New joiners Tracey Leckford and Bennett Parker might just be able to save the day. But Tracey is hiding a huge secret about her past. And Bennett - while equipped with a beautiful singing voice - is entirely baffled by the world and everything in it. Can they really fit in with dependable old regulars like Annie?
As the choir suffers through fights, feuds and the perils of the school fair, it becomes clear that their struggles are not just about music, but the future of their community. In order to save their singing group and their town, the Bridgeford Singers will have to find a way to work together - in harmony.
PUBLISHERS WEEKLY
Hornby's (The Hive) newest is an uneven, familiar tale set in smalltown England.
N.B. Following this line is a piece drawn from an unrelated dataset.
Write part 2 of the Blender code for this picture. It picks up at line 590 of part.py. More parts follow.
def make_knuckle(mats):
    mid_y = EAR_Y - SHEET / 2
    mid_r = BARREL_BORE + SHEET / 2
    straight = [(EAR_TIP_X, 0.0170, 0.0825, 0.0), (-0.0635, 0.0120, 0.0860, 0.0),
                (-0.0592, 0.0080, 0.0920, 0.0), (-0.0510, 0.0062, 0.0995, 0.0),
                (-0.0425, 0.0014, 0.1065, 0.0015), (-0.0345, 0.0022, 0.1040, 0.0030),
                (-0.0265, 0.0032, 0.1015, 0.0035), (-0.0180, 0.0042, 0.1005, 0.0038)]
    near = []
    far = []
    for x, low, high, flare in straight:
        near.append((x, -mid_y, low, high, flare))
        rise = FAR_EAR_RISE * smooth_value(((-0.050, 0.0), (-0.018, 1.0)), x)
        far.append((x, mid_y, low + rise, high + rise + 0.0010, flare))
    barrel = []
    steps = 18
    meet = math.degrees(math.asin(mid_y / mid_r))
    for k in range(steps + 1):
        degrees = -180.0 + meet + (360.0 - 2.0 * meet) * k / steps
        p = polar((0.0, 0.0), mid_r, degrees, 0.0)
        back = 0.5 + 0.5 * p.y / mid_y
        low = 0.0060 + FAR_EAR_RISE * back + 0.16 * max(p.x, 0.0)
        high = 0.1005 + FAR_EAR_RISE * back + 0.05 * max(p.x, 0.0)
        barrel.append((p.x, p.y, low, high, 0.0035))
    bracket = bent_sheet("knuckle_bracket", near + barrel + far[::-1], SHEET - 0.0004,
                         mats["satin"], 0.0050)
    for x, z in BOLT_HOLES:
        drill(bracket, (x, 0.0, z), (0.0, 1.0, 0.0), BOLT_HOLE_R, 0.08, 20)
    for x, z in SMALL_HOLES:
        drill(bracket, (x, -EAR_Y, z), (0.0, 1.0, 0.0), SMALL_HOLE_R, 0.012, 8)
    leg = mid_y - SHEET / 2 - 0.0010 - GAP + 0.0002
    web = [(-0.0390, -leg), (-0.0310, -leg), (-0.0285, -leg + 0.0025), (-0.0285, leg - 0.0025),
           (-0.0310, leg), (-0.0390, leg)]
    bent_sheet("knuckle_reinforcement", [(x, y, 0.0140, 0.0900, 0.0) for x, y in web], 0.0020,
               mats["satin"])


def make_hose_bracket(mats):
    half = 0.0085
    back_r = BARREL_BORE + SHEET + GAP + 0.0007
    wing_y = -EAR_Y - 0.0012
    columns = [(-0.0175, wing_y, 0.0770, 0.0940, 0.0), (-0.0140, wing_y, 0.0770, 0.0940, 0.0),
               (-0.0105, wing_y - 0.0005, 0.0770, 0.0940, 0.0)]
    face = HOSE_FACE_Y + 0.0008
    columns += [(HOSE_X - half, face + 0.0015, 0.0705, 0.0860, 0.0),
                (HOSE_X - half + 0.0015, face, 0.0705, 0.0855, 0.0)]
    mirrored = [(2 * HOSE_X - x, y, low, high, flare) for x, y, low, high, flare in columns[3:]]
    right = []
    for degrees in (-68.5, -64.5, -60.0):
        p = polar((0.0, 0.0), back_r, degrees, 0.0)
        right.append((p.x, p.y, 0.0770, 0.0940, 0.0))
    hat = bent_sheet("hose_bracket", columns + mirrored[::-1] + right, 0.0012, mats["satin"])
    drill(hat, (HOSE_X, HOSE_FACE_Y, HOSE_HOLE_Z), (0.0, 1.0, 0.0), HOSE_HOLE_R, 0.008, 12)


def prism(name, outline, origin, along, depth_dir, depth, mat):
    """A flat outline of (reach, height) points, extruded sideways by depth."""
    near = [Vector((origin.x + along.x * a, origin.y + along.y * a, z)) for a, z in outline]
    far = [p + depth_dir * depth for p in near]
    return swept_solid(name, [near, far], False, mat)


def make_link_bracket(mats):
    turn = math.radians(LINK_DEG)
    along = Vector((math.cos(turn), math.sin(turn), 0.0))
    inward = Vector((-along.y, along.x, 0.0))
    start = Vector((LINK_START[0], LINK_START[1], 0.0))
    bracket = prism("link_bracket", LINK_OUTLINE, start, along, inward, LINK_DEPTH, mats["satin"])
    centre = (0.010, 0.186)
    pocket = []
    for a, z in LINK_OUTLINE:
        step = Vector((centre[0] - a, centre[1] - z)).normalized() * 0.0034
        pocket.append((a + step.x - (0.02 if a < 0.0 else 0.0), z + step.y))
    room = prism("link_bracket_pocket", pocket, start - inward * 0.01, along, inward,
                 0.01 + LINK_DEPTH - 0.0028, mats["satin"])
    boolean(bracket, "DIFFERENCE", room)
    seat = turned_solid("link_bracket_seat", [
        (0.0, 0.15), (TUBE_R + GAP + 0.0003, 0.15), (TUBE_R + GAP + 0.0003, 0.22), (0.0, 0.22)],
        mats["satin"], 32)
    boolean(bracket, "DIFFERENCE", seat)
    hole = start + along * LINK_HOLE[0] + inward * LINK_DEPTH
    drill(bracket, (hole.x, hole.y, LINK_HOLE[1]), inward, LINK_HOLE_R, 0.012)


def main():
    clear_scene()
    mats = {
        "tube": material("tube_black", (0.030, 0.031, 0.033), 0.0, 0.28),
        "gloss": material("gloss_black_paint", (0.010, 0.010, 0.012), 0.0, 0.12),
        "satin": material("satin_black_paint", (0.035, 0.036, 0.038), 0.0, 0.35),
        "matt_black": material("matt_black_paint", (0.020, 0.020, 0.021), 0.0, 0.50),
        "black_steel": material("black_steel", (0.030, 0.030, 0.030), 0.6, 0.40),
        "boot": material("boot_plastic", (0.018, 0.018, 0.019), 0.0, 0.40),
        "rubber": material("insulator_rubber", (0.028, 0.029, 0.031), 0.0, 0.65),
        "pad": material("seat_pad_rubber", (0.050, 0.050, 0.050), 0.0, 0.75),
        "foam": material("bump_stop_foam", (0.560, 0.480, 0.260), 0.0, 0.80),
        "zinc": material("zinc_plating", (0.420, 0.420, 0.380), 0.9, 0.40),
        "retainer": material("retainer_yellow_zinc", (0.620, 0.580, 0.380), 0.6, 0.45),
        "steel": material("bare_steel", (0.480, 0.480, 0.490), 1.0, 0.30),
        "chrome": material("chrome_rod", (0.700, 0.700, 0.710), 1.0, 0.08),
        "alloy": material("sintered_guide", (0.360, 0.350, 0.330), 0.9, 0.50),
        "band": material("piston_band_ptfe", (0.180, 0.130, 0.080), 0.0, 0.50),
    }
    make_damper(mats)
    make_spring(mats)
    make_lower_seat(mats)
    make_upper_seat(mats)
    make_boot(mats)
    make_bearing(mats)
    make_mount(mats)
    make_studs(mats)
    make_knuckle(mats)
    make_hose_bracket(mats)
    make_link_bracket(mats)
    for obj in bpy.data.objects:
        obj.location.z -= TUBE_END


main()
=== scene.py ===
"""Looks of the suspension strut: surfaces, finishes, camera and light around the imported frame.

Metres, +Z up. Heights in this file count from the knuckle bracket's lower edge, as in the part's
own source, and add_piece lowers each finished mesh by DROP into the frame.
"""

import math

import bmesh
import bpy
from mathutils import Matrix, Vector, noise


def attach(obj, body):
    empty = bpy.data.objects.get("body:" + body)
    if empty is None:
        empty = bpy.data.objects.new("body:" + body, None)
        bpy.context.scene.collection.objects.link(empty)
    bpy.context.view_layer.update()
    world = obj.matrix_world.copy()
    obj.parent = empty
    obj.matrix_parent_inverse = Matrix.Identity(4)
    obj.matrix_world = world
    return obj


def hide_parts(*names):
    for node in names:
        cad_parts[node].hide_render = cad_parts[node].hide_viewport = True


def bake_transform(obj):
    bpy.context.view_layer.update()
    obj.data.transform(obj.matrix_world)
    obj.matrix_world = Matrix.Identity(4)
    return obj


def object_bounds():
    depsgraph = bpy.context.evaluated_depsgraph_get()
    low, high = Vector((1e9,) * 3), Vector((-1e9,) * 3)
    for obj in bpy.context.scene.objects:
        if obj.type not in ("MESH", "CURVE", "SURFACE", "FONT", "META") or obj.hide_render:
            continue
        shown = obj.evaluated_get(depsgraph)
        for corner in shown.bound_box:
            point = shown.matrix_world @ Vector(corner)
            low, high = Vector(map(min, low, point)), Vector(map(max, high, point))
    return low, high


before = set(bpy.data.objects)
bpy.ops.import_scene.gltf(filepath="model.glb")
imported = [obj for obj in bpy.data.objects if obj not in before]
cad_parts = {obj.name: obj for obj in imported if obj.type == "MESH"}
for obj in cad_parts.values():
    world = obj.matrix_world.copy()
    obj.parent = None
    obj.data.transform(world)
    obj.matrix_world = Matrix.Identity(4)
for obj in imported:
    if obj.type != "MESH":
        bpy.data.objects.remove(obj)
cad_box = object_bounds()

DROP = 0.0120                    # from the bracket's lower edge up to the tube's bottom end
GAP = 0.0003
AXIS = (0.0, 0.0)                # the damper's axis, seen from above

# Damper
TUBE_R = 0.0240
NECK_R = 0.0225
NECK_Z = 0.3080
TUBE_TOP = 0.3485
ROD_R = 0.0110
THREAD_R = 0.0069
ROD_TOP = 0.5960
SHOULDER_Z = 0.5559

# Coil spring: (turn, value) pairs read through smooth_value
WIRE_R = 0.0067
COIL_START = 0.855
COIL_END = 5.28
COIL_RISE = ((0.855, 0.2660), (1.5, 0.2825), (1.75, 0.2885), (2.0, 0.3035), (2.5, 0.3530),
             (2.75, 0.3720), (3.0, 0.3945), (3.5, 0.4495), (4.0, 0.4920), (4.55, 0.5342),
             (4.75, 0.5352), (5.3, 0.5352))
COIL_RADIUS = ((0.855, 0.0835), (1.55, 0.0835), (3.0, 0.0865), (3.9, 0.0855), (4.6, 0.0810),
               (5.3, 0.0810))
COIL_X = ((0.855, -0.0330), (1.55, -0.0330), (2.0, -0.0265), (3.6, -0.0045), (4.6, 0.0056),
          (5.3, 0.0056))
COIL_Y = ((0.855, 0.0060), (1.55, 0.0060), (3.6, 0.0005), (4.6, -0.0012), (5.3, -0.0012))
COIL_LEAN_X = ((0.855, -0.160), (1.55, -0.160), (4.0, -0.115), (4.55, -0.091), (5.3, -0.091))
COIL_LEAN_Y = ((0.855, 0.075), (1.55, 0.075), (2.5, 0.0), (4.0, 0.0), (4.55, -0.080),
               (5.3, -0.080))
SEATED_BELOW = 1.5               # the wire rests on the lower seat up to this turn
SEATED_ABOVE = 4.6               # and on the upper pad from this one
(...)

The Bridgeford Community Choir saw its glory days a decade ago, but still holds on in the present. When their singing coach gets into an accident right before a regional competition, they realize how desperate their current state is. They start roping in new members from across the village, whose lives become interconnected. Bennett, separated from his wife and laid off from his job, starts a whole new life in middle age. Tracy is a single mother with a secret who is struggling with her son leaving for Africa to find himself. Jazzy is a young woman who yearns for national stardom and feels confined by her small town. Annie has always put everyone ahead of herself and wants to rekindle her marriage. They band together with the rest of the choir to try to win the competition and bring the spark back to their lives and to Bridgeford. Readers familiar with smalltown ensemble-cast stories will find no real surprises here. The characters are broadly drawn and well-intentioned, their goals are modest, and sweetness suffuses the story. Hornby draws the central romance between Tracy and Bennett together well, but readers may come away feeling that they've read this story before.